By definition scientific researchers strive to find greater
understanding for their chosen communities. However, I am noticing that in the
field of computational computing, the desire to get to the next step is so
great simple “future-proofing” steps in our code is ignored.
My adventures in benchmarking The Eel Pond Protocol drove
home this point over the past few weeks. As such I am going to share my experiences on
this project to illustrate areas that seem to pop up quite a bit in open-source
I have developed a make file that allows me to run the
entire protocol with one command line call. Based on the initial testing I
mentioned in my last post (found here), I decided to add some commands to break
down a few of the stats I had collected. Then, I begin a new run, then walked
away with the expectation that it would run as seamlessly as before. Every several hours I peak in on the machine
just to make sure it is behaving; the control freak in me I suppose.

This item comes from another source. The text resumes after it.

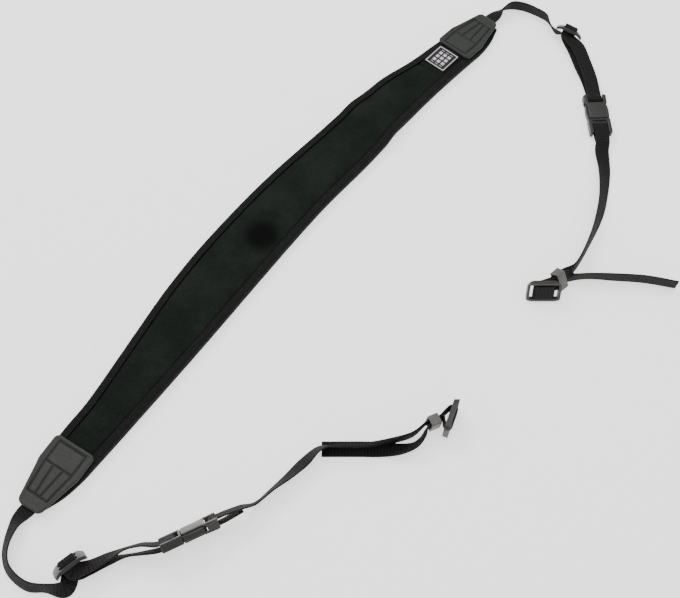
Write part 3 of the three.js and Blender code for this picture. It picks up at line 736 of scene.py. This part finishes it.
def slab(xs, ys, keep, low, high):
    """A flat plate from a grid of cells; keep says which cells are there."""
    bm = bmesh.new()
    bmesh.ops.create_grid(bm, x_segments=len(xs) - 1, y_segments=len(ys) - 1, size=1.0)
    for v in bm.verts:
        i = round((v.co.x + 1) / 2 * (len(xs) - 1))
        j = round((v.co.y + 1) / 2 * (len(ys) - 1))
        v.co = (xs[i], ys[j], low)
    gone = [f for f in bm.faces if not keep(f.calc_center_median().x, f.calc_center_median().y)]
    bmesh.ops.delete(bm, geom=gone, context="FACES")
    top = bmesh.ops.extrude_face_region(bm, geom=list(bm.faces))["geom"]
    moved = [g for g in top if isinstance(g, bmesh.types.BMVert)]
    bmesh.ops.translate(bm, verts=moved, vec=(0, 0, high - low))
    bmesh.ops.recalc_face_normals(bm, faces=bm.faces)
    bmesh.ops.dissolve_limit(bm, angle_limit=0.01, verts=bm.verts, edges=bm.edges)
    return bm


def rounded(bm, pick, radius, segments):
    """Rounds the upright edges whose middle pick accepts."""
    edges = [e for e in bm.edges
             if abs(e.verts[0].co.x - e.verts[1].co.x) + abs(e.verts[0].co.y - e.verts[1].co.y) < 1e-4
             and pick((e.verts[0].co + e.verts[1].co) / 2)]
    bmesh.ops.bevel(bm, geom=edges, offset=radius, segments=segments, profile=0.5, affect="EDGES",
                    material=-1)


def eased(bm, offset, segments=3):
    edges = [e for e in bm.edges if e.calc_face_angle(0) > math.radians(32)]
    bmesh.ops.bevel(bm, geom=edges, offset=offset, segments=segments, profile=0.5, affect="EDGES",
                    material=-1, clamp_overlap=True)


def sliced(bm, axis, places):
    """Cuts loops across a plate, so that it can be bent."""
    for at in places:
        spot, normal = [0.0, 0.0, 0.0], [0.0, 0.0, 0.0]
        spot[axis], normal[axis] = at, 1.0
        bmesh.ops.bisect_plane(bm, geom=list(bm.verts) + list(bm.edges) + list(bm.faces),
                               plane_co=spot, plane_no=normal)


def make_glide(end, finish):
    """A three-bar glide: an oval plate whose two ends curl under."""
    bm = slab([-7.7, -5.6, -1.3, 1.3, 5.6, 7.7], [-12.25, -7, 7, 12.25],
              lambda x, y: not (abs(y) < 7 and 1.3 < abs(x) < 5.6), -1.25, 1.25)
    rounded(bm, lambda c: abs(c.y) > 11, 3.8, 8)
    rounded(bm, lambda c: abs(abs(c.y) - 7) < 0.1, 0.9, 4)
    eased(bm, 0.6, 4)
    sliced(bm, 1, [-11, -10, -9, -8, -6, -3, 0, 3, 6, 8, 9, 10, 11])
    for v in bm.verts:
        past = max(abs(v.co.y) - 7, 0) / 5.25
        v.co.z -= 2.5 * past ** 1.5
    piece = finished(f"three_bar_glide_{end}", bm, finish, place=lie(*GLIDE_PLACE[end]), smooth=38)
    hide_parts(f"glide_{end}")


def make_slider(end, finish):
    """A long oval slider: a thin centre inside a raised, rounded rim."""
    bm = slab([-13.25, -11.15, -6.45, 6.45, 11.15, 13.25], [-8.75, -6.7, 6.7, 8.75],
              lambda x, y: not (abs(y) < 6.7 and 6.45 < abs(x) < 11.15), -1.2, 1.2)
    rounded(bm, lambda c: abs(c.y) > 8.5, 6.2, 10)
    rounded(bm, lambda c: abs(abs(c.y) - 6.7) < 0.1, 1.2, 4)
    eased(bm, 0.55, 4)
    sliced(bm, 1, [-7.7, -7, -6.2, 0, 6.2, 7, 7.7])
    sliced(bm, 0, [-12.2, 12.2])
    for v in bm.verts:
        rim = min(max((abs(v.co.y) - 6.2) / 0.8, (abs(v.co.x) - 10.6) / 0.5, 0), 1)
        v.co.z *= 1 + 0.7 * rim
    piece = finished(f"slider_{end}", bm, finish, place=lie(*SLIDER_PLACE[end]), smooth=38)
    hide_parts(f"camera_slider_{end}")


def make_keeper(end, finish):
    wide, high = 13.8 / 2 + 1.2, 6.2 / 2 + 1.2
    bm = slab([-wide, -wide + 1.2, wide - 1.2, wide], [-high, -high + 1.2, high - 1.2, high],
              lambda x, y: not (abs(x) < wide - 1.2 and abs(y) < high - 1.2), -3.8, 3.8)
    rounded(bm, lambda c: abs(c.x) > wide - 0.3, 1.8, 5)
    eased(bm, 0.3, 2)
    turn = Matrix(((0, 0, 1), (1, 0, 0), (0, 1, 0))).to_4x4()
    piece = finished(f"keeper_loop_{end}", bm, finish, place=lie(*KEEPER_PLACE[end]) @ turn, smooth=38)
    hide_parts(f"keeper_{end}")


def together(shells):
    """Several closed shells as the one mesh of a moulded piece."""
    whole = bmesh.new()
    for shell in shells:
        mesh = bpy.data.meshes.new("shell")
        shell.to_mesh(mesh)
        shell.free()
        whole.from_mesh(mesh)
        bpy.data.meshes.remove(mesh)
    return whole


def block(xs, ys, half, ease):
    """A plain block with softened edges, level about z = 0."""
    bm = slab(list(xs), list(ys), lambda x, y: True, -half, half)
    eased(bm, ease)
    return bm


def socket_plate(low, high):
    """One face of the socket: a straight sleeve that widens into two ears."""
    bm = slab([-5, 9.5, 12.2, 21], [-10.2, -7.9, -6.6, 6.6, 7.9, 10.2],
              lambda x, y: abs(y) < 7.9 and x < 12.2 or abs(y) > 6.6 and x > 12.2 or x > 9.5 and x < 12.2,
              low, high)
    for v in bm.verts:
        if abs(v.co.x - 9.5) < 0.01 and abs(v.co.y) > 10:
            v.co.x, v.co.y = 10.6, math.copysign(8.9, v.co.y)
    rounded(bm, lambda c: c.x > 20 and abs(c.y) > 10, 2.2, 6)
    rounded(bm, lambda c: c.x < -4, 1.6, 5)
    eased(bm, 0.45, 3)
    return bm


def make_socket(end, finish, turn):
    bm = together(
        [socket_plate(2.1, 3.7), socket_plate(-3.7, -2.1), block((-4.4, 12), (-6.8, 6.8), 2.3, 0.2),
         block((16, 18.6), (-7.6, 7.6), 1.3, 0.55)]
        + [block((12.6, 20.8), ys, 2.3, 0.3) for ys in ((-10.05, -7), (7, 10.05))])
    piece = finished(f"socket_{end}", bm, finish, place=lie(*BUCKLE_PLACE[end]) @ turn, smooth=38)
    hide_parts(f"buckle_socket_{end}")


def thumb_pad(side):
    """The sprung arm's grip: it bulges out of the socket's side window."""
    bm = slab([-5.6, 11], [7.2, 10.1] if side > 0 else [-10.1, -7.2], lambda x, y: True, -2.2, 2.2)
    rounded(bm, lambda c: abs(c.y) > 10, 1.3, 5)
    eased(bm, 0.5)
    sliced(bm, 0, [-3, 0, 3, 6, 8])
    for v in bm.verts:
        if abs(v.co.y) > 9:
            v.co.y -= side * 0.8 * ((v.co.x - 3) / 8) ** 2
    return bm


def make_plug(end, finish, turn):
    frame_part = slab([-21, -7.1, -5.4], [-9.6, -6.6, 6.6, 9.6],
                      lambda x, y: abs(y) > 6.6 or x > -7.1, -3.2, 3.2)
    rounded(frame_part, lambda c: c.x < -20, 1.3, 5)
    rounded(frame_part, lambda c: abs(c.x + 7.1) < 0.1, 1.0, 4)
    eased(frame_part, 0.6, 4)
    bm = together([frame_part, block((-13.5, -10.9), (-7.2, 7.2), 1.3, 0.55), thumb_pad(1), thumb_pad(-1)])
    piece = finished(f"plug_{end}", bm, finish, place=lie(*BUCKLE_PLACE[end]) @ turn, smooth=38)
    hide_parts(f"buckle_plug_{end}")


# ------------------------------------------------------------------ assembly

set_up_camera()
set_up_floor()
set_up_light()

web = strap_webbing()
tape = woven_tape()
black_thread = thread("black_thread", grey(34))
dark_nylon = moulding("dark_nylon", (42, 43, 41), 0.38)
grey_nylon = moulding("grey_nylon", (92, 90, 87), 0.45)
# painted light: a paler copy of the dark nylon, standing in for light reflected off the near socket
painted_light_nylon = moulding("painted_light_nylon", (64, 62, 59), 0.36)

make_panel(foam_face())
for way in (1, -1):
    make_binding(way, tape)
sew_band(black_thread)
make_label(woven_label())
make_tab("near", embossed_hide((56, 57, 55), "hide_near"))
make_tab("far", embossed_hide((48, 51, 48), "hide_far"))
for strap_end in ("near", "far"):
    lay_out_webbing(strap_end, web)
    make_glide(strap_end, dark_nylon)
    make_slider(strap_end, dark_nylon)
    make_keeper(strap_end, grey_nylon)
    faced = Matrix.Rotation(0 if strap_end == "near" else math.pi, 4, "Z")
    # painted light: the near socket wears the paler copy of the nylon, the far socket the plain dark nylon
    make_socket(strap_end, painted_light_nylon if strap_end == "near" else dark_nylon, faced)
    make_plug(strap_end, dark_nylon, faced)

To my surprise, the first time I checked in, the script had
thrown an error and stopped. Luckily the stopping point was a khmer script
call, whose path was outdated due to package updates. At that point, I realized
I hadn’t subscribed to the mailing list thus missed the announcement. In this
case I plead ignorance, Titus and the team had announced the changes in a
timely matter, which is all we can ask. Though, I will say that not only had it
been moved from the sandbox (YAY, official release of a feature), the author
had also renamed the file so even a search of all of khmer files couldn’t find
it. Thus my first tip to open source coding is: if you are moving a script it
is good practice not to change the file name. This way if a user with a fair
amount of command line experience can find its new home!
Having fixed my broken script I was off to the races again! This
time I made it all the way to assembly (around 30 hours in), and realized that
Trinity had also pushed a new version out. Each release of the software
installs to a folder that contains the date it was made public. As a
consequence, our protocol that download and installs the latest release of
Trinity and the call path needed revision. While this is a rather trivial task,
the company has a 6-month update cycle it would need to be updated fairly
frequently. As a result, a few of us bounce ideas on the best way to make this
a relative path. The public protocol now reflects this; effectively eliminating
said maintenance to this part of the protocol.
As many of you are probably thinking, both of these are extremely minor issues in the big scheme of things. In the spirit of transparency, running the protocols to find the errors took exponentially more time then the process of fixing them. By the same token, once a project runs correctly, taking an extra hour or two to review and modify code from a “future-proofing perspective” we can save both time and resources down the line. Then again, I have the tendency to over complicate logic on the first run through, so I automatically go back in an effort to reduce runtime complexity. The simple “future-proofing” steps seem like a natural extension into my workflow.
At the end of the day, there is a lingering thought that had I just wondered upon the tutorial in an effort to learn more computational biology I would have moved on to another source.